If the marriage sustains, in other words, the prevailing group could do several billion dollars of Texas road work over the next decade or two.
The state's assumption, and requirement under the bid, is that the consortium will bring most of that money to the table, either putting up existing capital or borrowing it. Toll revenue would then go to the consortium to pay back the investment.
But the state would also put up a to-be-determined amount of money. That 2003 state law that made the Trans -Texas Corridor possible stipulated that no more than 20 percent of the state's annual federal highway grants, or about $400 million this year, could be drawn from the state highway fund for the corridor projects. But that limit does not apply to preliminary engineering, studies, or operation and maintenance, and there is no limit on how much of the $3 billion Texas Mobility Fund could go to it. In theory, at least, the corridor project could scoop up a lot of money that otherwise would have gone to other transportation improvements.
Slotboom foresees a "financial disaster," one that would require the state to forgo urban highway expansions and to levy tolls on existing interstates to make up for the shortfall on the unneeded and underperforming corridor turnpikes a few miles away. State officials and others say that's unrealistic doomsday talk. Despite, or perhaps because of the unfortunate experience with the state's first private toll road, the Camino Colombia turnpike near Laredo that went bankrupt and was bought by the state, neither private investors nor the state will plow money into an unneeded corridor project, officials say.

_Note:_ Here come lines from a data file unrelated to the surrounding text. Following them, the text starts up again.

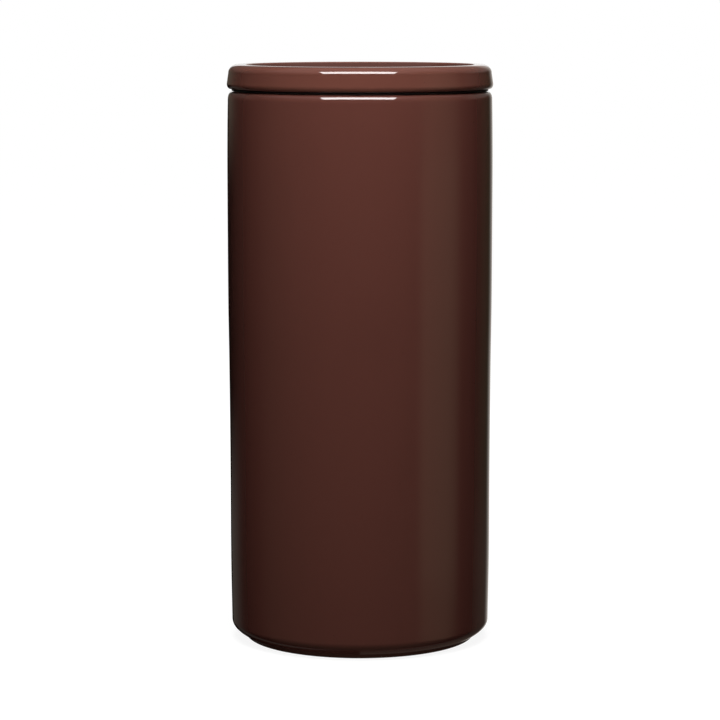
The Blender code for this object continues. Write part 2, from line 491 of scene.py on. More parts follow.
class Effects:
    """Shader node groups that more than one finish uses, each built once."""

    SURFACE = {"Colour": TINT, "Roughness": NUMBER, "Height": NUMBER}
    CLOUD_SWING = 0.22
    STREAK_STRETCH = (1.0, 1.0, 0.1)
    STREAK_SCALE = 55.0
    STREAK_SWING = 0.12
    THIN_RANGE = (0.35, 0.95)
    POOLED_RANGE = (1.0, 1.55)
    SPECK_CELLS = 850.0
    SPECK_RARITY = 0.982
    SPECK_RANGE = (0.1, 0.22)
    SPECK_SHARE = 0.5
    SPECK_PIT = 0.006 * MILLIMETRE
    PEEL_SCALE = 260.0
    PEEL_HEIGHT = 0.0012 * MILLIMETRE
    FINE_SCALE = 900.0
    FINE_HEIGHT = 0.0002 * MILLIMETRE
    GLAZE_ROUGHNESS = 0.055
    GLAZE_ROUGHNESS_SWING = 0.015
    GRIT_SCALE = 1400.0
    GRIT_RANGE = (0.52, 0.72)
    GRIT_HEIGHT = 0.03 * MILLIMETRE
    WARMTH_SCALE = 60.0
    WARMTH_SWING = 0.25
    CLAY_ROUGHNESS = (0.8, 0.95)
    CLAY_ROUGH_RANGE = (0.3, 0.7)
    FLATTENED = (1.0, 1.0, 0.0)
    RING_SCALE = 9000.0
    RING_HEIGHT = 0.004 * MILLIMETRE
    MARK_RANGE = (0.5, 0.75)

    def __init__(self) -> None:
        """Builds the groups."""
        self._make_glaze()
        self._make_clay()
        self._make_handling()

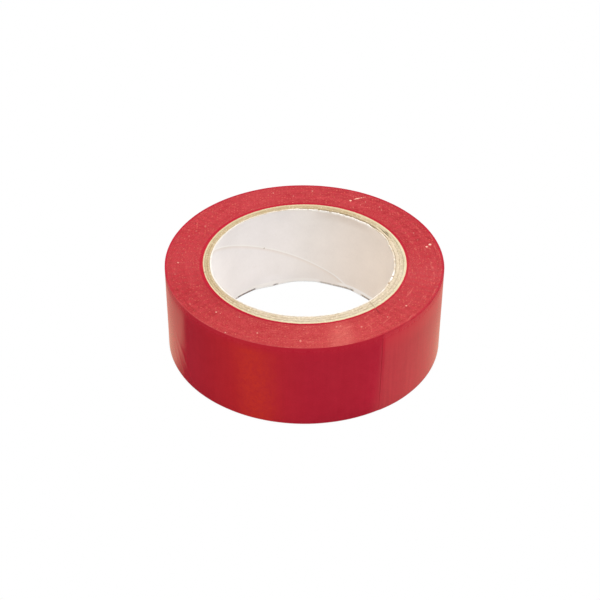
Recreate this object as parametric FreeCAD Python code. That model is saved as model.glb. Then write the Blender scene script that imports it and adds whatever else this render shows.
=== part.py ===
import FreeCAD, Part
import math
import os

# Roll of PVC electrical tape on a paper core. Millimetres, +Z up along the roll's axis.
# Origin: the roll's axis, in the plane of the flat side that it stands on.
# Seen from +Z the strip winds outwards clockwise. Its free end lies on the roll near -58 degrees.

Vector = FreeCAD.Vector

# ---- tape ----
TAPE_WIDTH = 19.0        # width of the strip, and height of the roll
ROLL_OD = 56.6           # outside diameter over the free end
FILM = 0.11              # thickness of the plasticised PVC film
ADHESIVE = 0.02          # thickness of the rubber-resin coat on the film's inner side
PITCH = FILM + ADHESIVE  # growth of the radius in one turn
HALF_TURNS = 113         # half turns wound between the core and the last half turn

# ---- free end ----
TAIL_ROOT = 2.0          # polar angle where the free end leaves the roll, in degrees
TAIL_SEGMENTS = 10       # lengths that the free end bends between
SEGMENT = 6.0            # angle of each length, in degrees
CUT = 0.04               # gap between neighbouring lengths of strip
LIFT = 0.02              # the free end lies this far off the turn below it

TAIL_R = ROLL_OD / 2.0   # film outer face of the free end
WOUND_R = TAIL_R - LIFT  # the same face where the strip is stuck down

# ---- core ----
CORE_BORE = 38.0         # inside diameter of the paper core
LINER = 0.30             # white inner paper ply
PLY = 0.44               # each of the three paperboard plies
PASTE = 0.02             # paste line between plies, left as a gap
SEAM_RISE = 59.8         # rise of a ply's helical seam in one full turn
LINER_SEAM_GAP = 0.12    # width of the butt gap, along the circumference
PLY_SEAM_GAP = 0.20
END_OVERRUN = 1.0        # cutting tools pass each end of the core by this much
SIDE_OVERRUN = 0.3       # the seam cutter passes each curved face of its ply by this much

# From the bore outwards: piece, thickness, seam's polar angle at the top edge, seam gap
CORE_PLIES = [
    ("core_liner", LINER, 169.5, LINER_SEAM_GAP),
    ("core_inner_ply", PLY, -48.0, PLY_SEAM_GAP),
    ("core_middle_ply", PLY, 72.0, PLY_SEAM_GAP),
    ("core_outer_ply", PLY, -168.0, PLY_SEAM_GAP),
]


# ---- the core ----
def ring(r_in, r_out):
    outer = Part.makeCylinder(r_out, TAPE_WIDTH)
    bore = Part.makeCylinder(r_in, TAPE_WIDTH + 2 * END_OVERRUN, Vector(0, 0, -END_OVERRUN))
    return outer.cut(bore)


def seam_cutter(r_in, r_out, top_angle, gap):
    """A thin helical wall that crosses the ring, to cut its butt seam."""
    r_mid = (r_in + r_out) / 2.0
    reach = (r_out - r_in) / 2.0 + SIDE_OVERRUN
    helix = Part.makeHelix(SEAM_RISE, TAPE_WIDTH + 2 * END_OVERRUN, r_mid)
    corners = [
        Vector(r_mid - reach, -gap / 2.0, 0),
        Vector(r_mid + reach, -gap / 2.0, 0),
        Vector(r_mid + reach, gap / 2.0, 0),
        Vector(r_mid - reach, gap / 2.0, 0),
    ]
    profile = Part.makePolygon(corners + [corners[0]])
    # The two flags are makeSolid and isFrenet
    cutter = Part.Wire(helix.Edges).makePipeShell([profile], True, True)

    # The helix starts below the core, turned back so that it meets the top edge at top_angle
    start_angle = top_angle - (TAPE_WIDTH + END_OVERRUN) / SEAM_RISE * 360.0
    cutter.translate(Vector(0, 0, -END_OVERRUN))
    cutter.rotate(Vector(0, 0, 0), Vector(0, 0, 1), start_angle)
    return cutter


def core():
    """The liner and plies, each a ring split by its own helical seam."""
    pieces = {}
    r_in = CORE_BORE / 2.0
    for name, thickness, top_angle, gap in CORE_PLIES:
        r_out = r_in + thickness
        split = ring(r_in, r_out).cut(seam_cutter(r_in, r_out, top_angle, gap))
        pieces[name] = split.Solids[0]
        r_in = r_out + PASTE
    return pieces


# ---- the winding ----
# The spiral is made of half-circle arcs. Arcs on the +X side (even index) are centred at
# y = -PITCH/4 and those on the -X side (odd index) at y = +PITCH/4, so each meets the next
# smoothly on the Y axis and the radius grows by PITCH/2 each half turn.
# A place on the strip is its winding angle in degrees: 0 is at polar angle +90, at the start of
# the last arc on the +X side, and the polar angle is 90 minus the winding angle.

def spiral_point(index, radius, winding):
    angle = math.radians(90.0 - winding)
    centre_y = -PITCH / 4.0 if index % 2 == 0 else PITCH / 4.0
    return Vector(radius * math.cos(angle), centre_y + radius * math.sin(angle), 0.0)


def spiral_arcs(start, stop, base_radius):
    """Edges between two winding angles; base_radius is the radius of the arc with index 0."""
    edges = []
    # The small term keeps a start that falls on a joint in the arc that begins there
    index = int(math.floor(start / 180.0 + 1e-9))
    while start < stop - 1e-9:
        arc_stop = min((index + 1) * 180.0, stop)
        radius = base_radius + index * PITCH / 2.0
        ends_and_middle = [
            spiral_point(index, radius, winding)
            for winding in (start, (start + arc_stop) / 2.0, arc_stop)
        ]
        edges.append(Part.Arc(*ends_and_middle).toShape())
        start = arc_stop
        index += 1
    return edges


def layer(start, stop, r_out, r_in):
    """A length of film or adhesive between two spiral faces, as wide as the tape."""
    outer = spiral_arcs(start, stop, r_out)
    inner = spiral_arcs(start, stop, r_in)

    def cross_line(from_edge, to_edge, parameter):
        return Part.makeLine(from_edge.valueAt(getattr(from_edge, parameter)),
                             to_edge.valueAt(getattr(to_edge, parameter)))

    edges = outer + [cross_line(outer[-1], inner[-1], "LastParameter")]
    edges += inner[::-1] + [cross_line(inner[0], outer[0], "FirstParameter")]
    wire = Part.Wire(Part.__sortEdges__(edges))
    return Part.Face(wire).extrude(Vector(0.0, 0.0, TAPE_WIDTH))


def tape(prefix, start, stop, radius, suffix=""):
    """A length of strip: film, with its adhesive on the inner side."""
    return {
        prefix + "_film" + suffix: layer(start, stop, radius, radius - FILM),
        prefix + "_adhesive" + suffix: layer(start, stop, radius - FILM, radius - PITCH),
    }


def winding():
    """The whole strip, from the core out to the tip of the free end."""
    core_end = -180.0 * HALF_TURNS
    root = 90.0 - TAIL_ROOT
    wrap_start = root - 360.0
    half_cut = math.degrees(CUT / TAIL_R) / 2.0

    # Every turn but the last
    pieces = tape("wound", core_end, wrap_start - half_cut, WOUND_R)

    # The last full turn, whose outer face is the roll's side wall
    pieces.update(tape("outer_wrap", wrap_start + half_cut, root - half_cut, WOUND_R))

    # The free end, in lengths that bend at lines parallel to the axis; the tip has no gap
    for n in range(TAIL_SEGMENTS):
        start = root + n * SEGMENT + half_cut
        end_cut = half_cut if n < TAIL_SEGMENTS - 1 else 0.0
        stop = root + (n + 1) * SEGMENT - end_cut
        pieces.update(tape("tail", start, stop, TAIL_R, "_%02d" % (n + 1)))
    return pieces


# ---- export ----
os.makedirs("parts", exist_ok=True)
for name, shape in {**core(), **winding()}.items():
    solid = shape.Solids[0]
    if not solid.isValid() or solid.Volume <= 0:
        raise RuntimeError(name + " is not a sound solid")
    solid.exportStep("parts/" + name + ".step")
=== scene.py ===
"""A roll of red PVC tape on a paperboard core, standing on its flat side.

The roll's axis is +Z and its lower slit edges lie at z = 0. The camera looks from -Y, so -Y is
the front and +X the right. Meshes are worked out in millimetres, and the scene is in metres.
The tape winds clockwise seen from above: winding angle 0 is at +Y and 90 at +X, the free end
lies at positive angles and each turn inwards is 360 degrees less.
"""
import math

import bpy
import numpy as np
from mathutils import Matrix, Vector


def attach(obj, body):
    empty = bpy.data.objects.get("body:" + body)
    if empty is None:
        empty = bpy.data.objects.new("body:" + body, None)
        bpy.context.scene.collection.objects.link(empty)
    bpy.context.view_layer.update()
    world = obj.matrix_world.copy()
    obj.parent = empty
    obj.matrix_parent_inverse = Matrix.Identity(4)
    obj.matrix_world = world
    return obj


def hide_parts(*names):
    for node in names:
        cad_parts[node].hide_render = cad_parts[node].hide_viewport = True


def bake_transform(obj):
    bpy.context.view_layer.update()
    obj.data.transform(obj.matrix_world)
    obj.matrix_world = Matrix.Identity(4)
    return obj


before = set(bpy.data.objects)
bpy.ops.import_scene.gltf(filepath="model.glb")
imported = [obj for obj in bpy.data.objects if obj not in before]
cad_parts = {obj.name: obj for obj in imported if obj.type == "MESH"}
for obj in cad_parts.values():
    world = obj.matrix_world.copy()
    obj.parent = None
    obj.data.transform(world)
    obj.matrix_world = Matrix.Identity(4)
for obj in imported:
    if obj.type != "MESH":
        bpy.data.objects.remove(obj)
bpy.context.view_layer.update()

# ---------------------------------------------------------------- sizes, in millimetres
MM = 0.001
WIDTH = 19.0
FILM, ADHESIVE = 0.11, 0.02
PITCH = FILM + ADHESIVE
OUTER_R, WOUND_R = 28.30, 28.28
LIFT = OUTER_R - WOUND_R
HALF_TURNS = 113
START = -180.0 * HALF_TURNS   # winding angle of the strip's inner end
ROOT = 88.0                   # winding angle where the free end leaves the roll
FACE_START = ROOT - 360.0     # winding angle where the outermost full turn starts
SEGMENT = 6.0                 # angle of each length of the free end
SEGMENTS = 10
CUT_END = ROOT + SEGMENT * SEGMENTS
TURN_LENGTH = 177.7           # length of the outermost turn, for the strip's textures

# slit edges of the strip
BEVEL = 0.028
Z_SHOULDER = 0.052       # where the bevel starts, in from the flat side
Z_CREST = 0.020          # the mean crest, in from the flat side
GLUE_IN = 0.075          # how far the adhesive stops short of the flat side

# core
LINER, PLY, PASTE, BORE_R = 0.30, 0.44, 0.02, 19.0
SEAM_RISE = 59.8              # climb of a ply's seam in one turn
LINER_SEAM = 169.5            # polar angle of the liner's seam at the top
NICK_ANGLE, NICK_Z = 117.0, 10.1
CORE_BEVEL = 0.075            # height of a ply's crowned cut edge


# ---------------------------------------------------------------- seeded noise
class Field:
    """Smooth seeded noise from -1 to 1 on a lattice, periodic in its first direction."""

    def __init__(self, seed, columns, rows=4):
        self.grid = np.random.default_rng(seed).uniform(-1.0, 1.0, (columns, rows))
        self.columns, self.rows = columns, rows

    def __call__(self, along, across=0.0):
        along, across = np.broadcast_arrays(np.asarray(along, float), np.asarray(across, float))
        x = (along % 1.0) * self.columns
        y = np.clip(across, 0.0, 1.0) * (self.rows - 1)
        i, j = np.floor(x).astype(int), np.minimum(np.floor(y).astype(int), self.rows - 2)
        part_x, part_y = x - i, y - j
        part_x = part_x * part_x * (3 - 2 * part_x)
        part_y = part_y * part_y * (3 - 2 * part_y)
        this, following = i % self.columns, (i + 1) % self.columns
        low = self.grid[this, j] * (1 - part_x) + self.grid[following, j] * part_x
        high = self.grid[this, j + 1] * (1 - part_x) + self.grid[following, j + 1] * part_x
        return low * (1 - part_y) + high * part_y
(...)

"Those (rural traffic counts) are lower numbers than one would have intuitively expected, given the planning for the Trans -Texas Corridor ," said Robert Poole, director of transportation studies for the California-based Reason Foundation and a leading national toll road proponent. "But one of the virtues of funding things to a significant degree with tolls is that you have to convince Wall Street that the project makes sense. . . . If a corridor doesn't have the traffic to justify a significant amount of toll financing, it isn't going to happen."